Das Experiment einer Totalgeschichte ist aus Sicht der Rezensentin geglückt. Zunächst einmal ist es Roger Chickering gelungen, sie zu vollenden, er ist durch eine kluge Begrenzung Herr der Informationsflut geblieben. Er hat einen Weg gefunden, die Totalität seines Gegenstandes in lesbare Kapitel zu fassen. Durch vorübergehende Fokussierung auf ein Thema hat der Verfasser Einheiten geschaffen, denen der Leser folgen kann. Die Einteilung trägt der Tatsache Rechnung, dass sich nicht alle seine Themen parallel entwickelt haben oder erzählen lassen. Gleichzeitig hebt die Konzentration auf die Lokalgeschichte hervor, dass viele Faktoren in Freiburg besonders, wenn nicht einzigartig waren: Freiburg war eine wohlhabende Stadt, die viele Touristen beherbergte. Mit Kriegsbeginn konnte sie mit der großen Zahl an Soldaten (die noch einmal um 50 Prozent die der Reisenden aus den Vorkriegsjahren überstieg) souverän umgehen, schnell stellten sich Industrie, Handwerk und Dienstleister auf die Wünsche des Militärs und der Soldaten um. Die Nähe zur Grenze führte in Freiburg zu einer unmittelbaren Erfahrung der Bürger, in die lebensbedrohenden Kriegshandlungen einbezogen zu werden. Anders als in vielen anderen deutschen Städten war hier die Schlacht allein durch den von der Front dringenden Lärm wesentlich präsenter als andernorts. Der Autor macht deutlich, dass eine Totalgeschichte nur klar eingeschränkt funktioniert. Chickering sät bei seinen Lesern tiefe Skepsis gegenüber dem, was schnell und leichtfertig als "Geschichte" angeboten wird.

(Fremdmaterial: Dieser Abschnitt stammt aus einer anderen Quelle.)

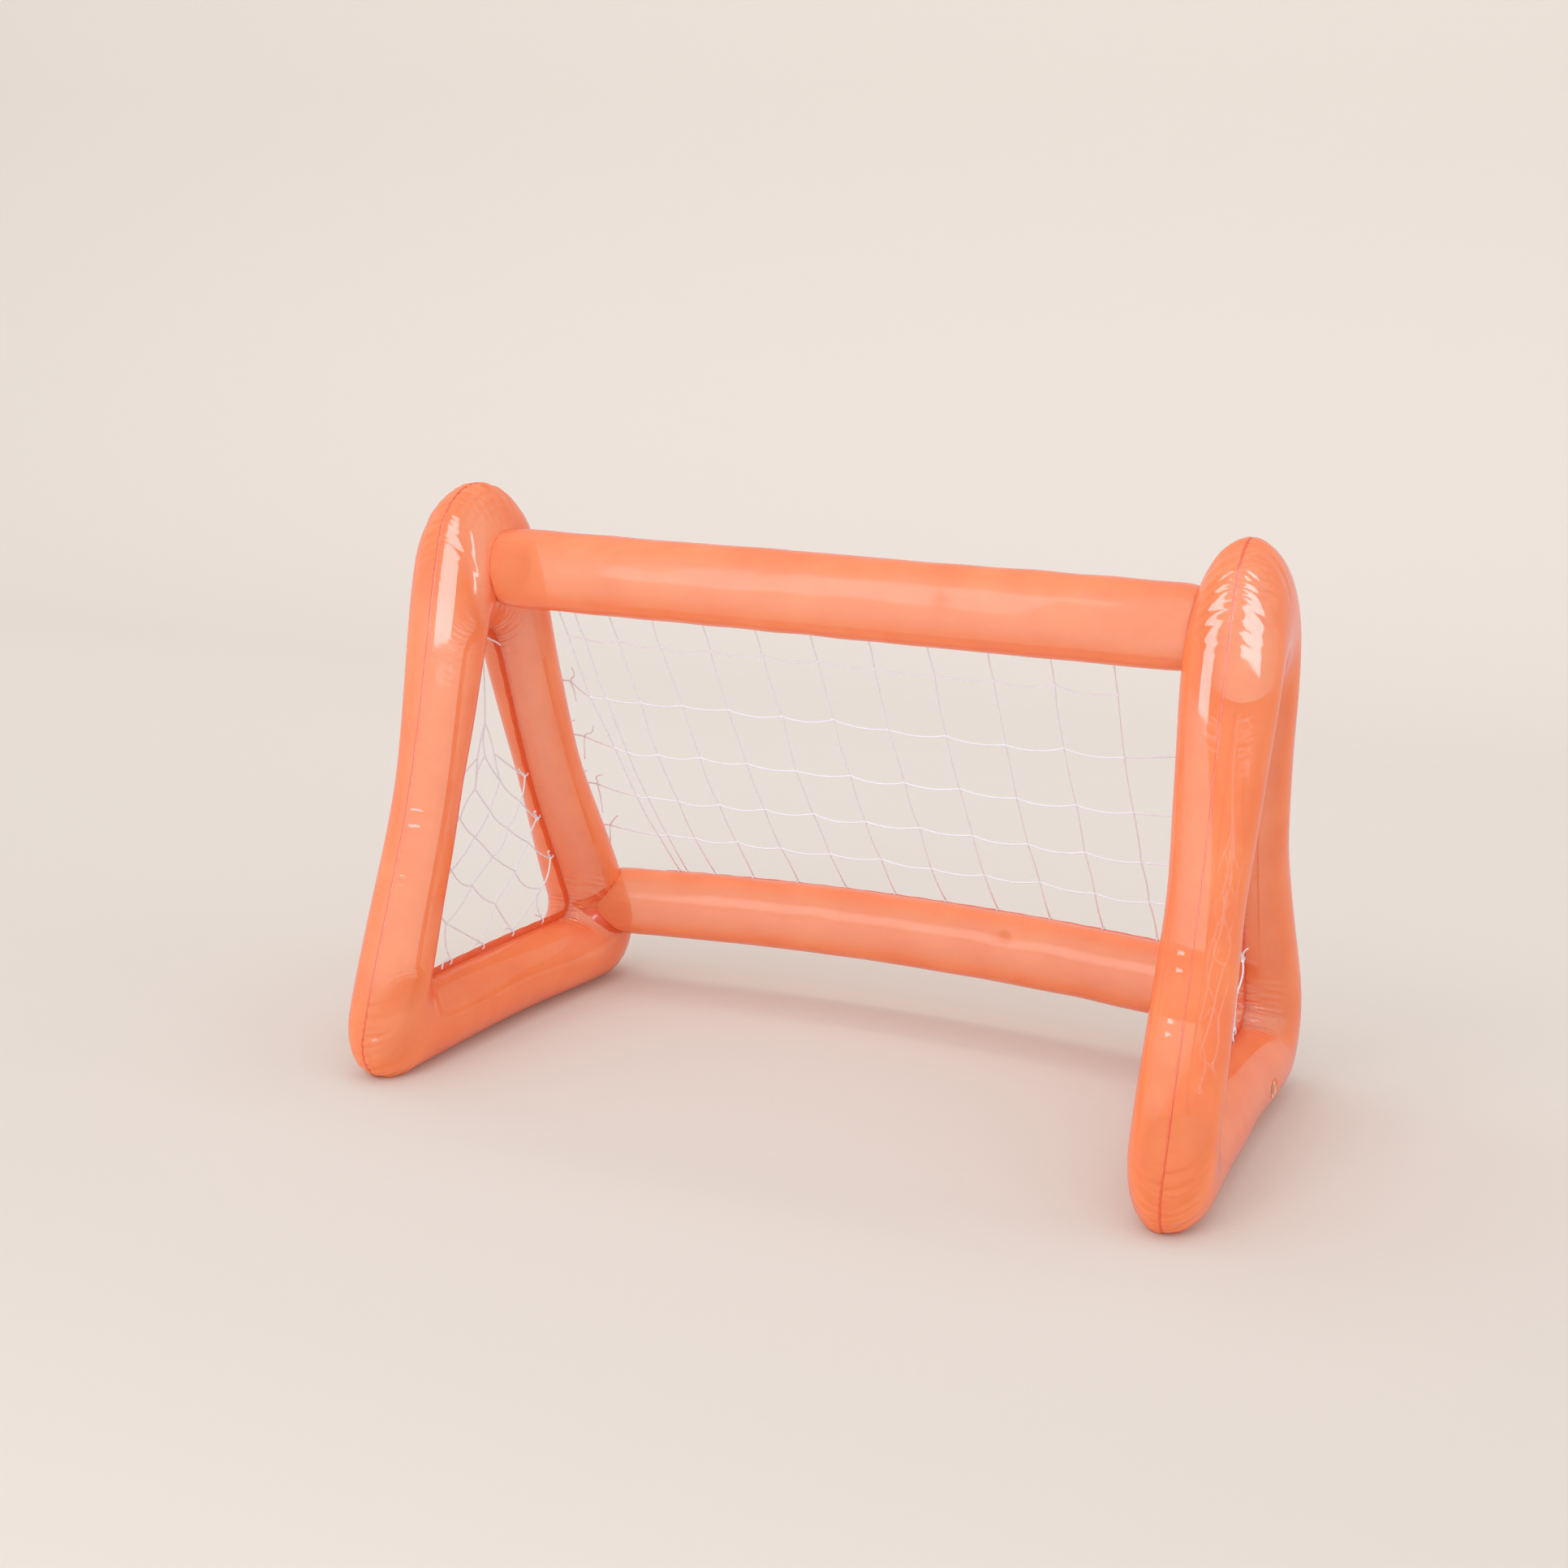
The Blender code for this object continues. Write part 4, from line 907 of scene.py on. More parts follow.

Und last but not least entwickelt er eine zugleich reiche und erschöpfende Weltkriegsgeschichte, die den Leser motiviert, sich sofort der Nachkriegsgeschichte widmen zu wollen. Denn eines ist ebenfalls klar nach der 600-seitigen Lektüre: Das Trauma des Ersten Weltkrieges, besonders in einem Land, das zu den Verlierern gehörte, lässt sich nicht nur mit fehlenden demokratischen Strukturen oder mangelnder Einsicht in die eigene Schuld und Verantwortung behandeln, sondern muss alle Bereiche, die der Krieg beeinflusst hat, auch nach 1919 untersuchen.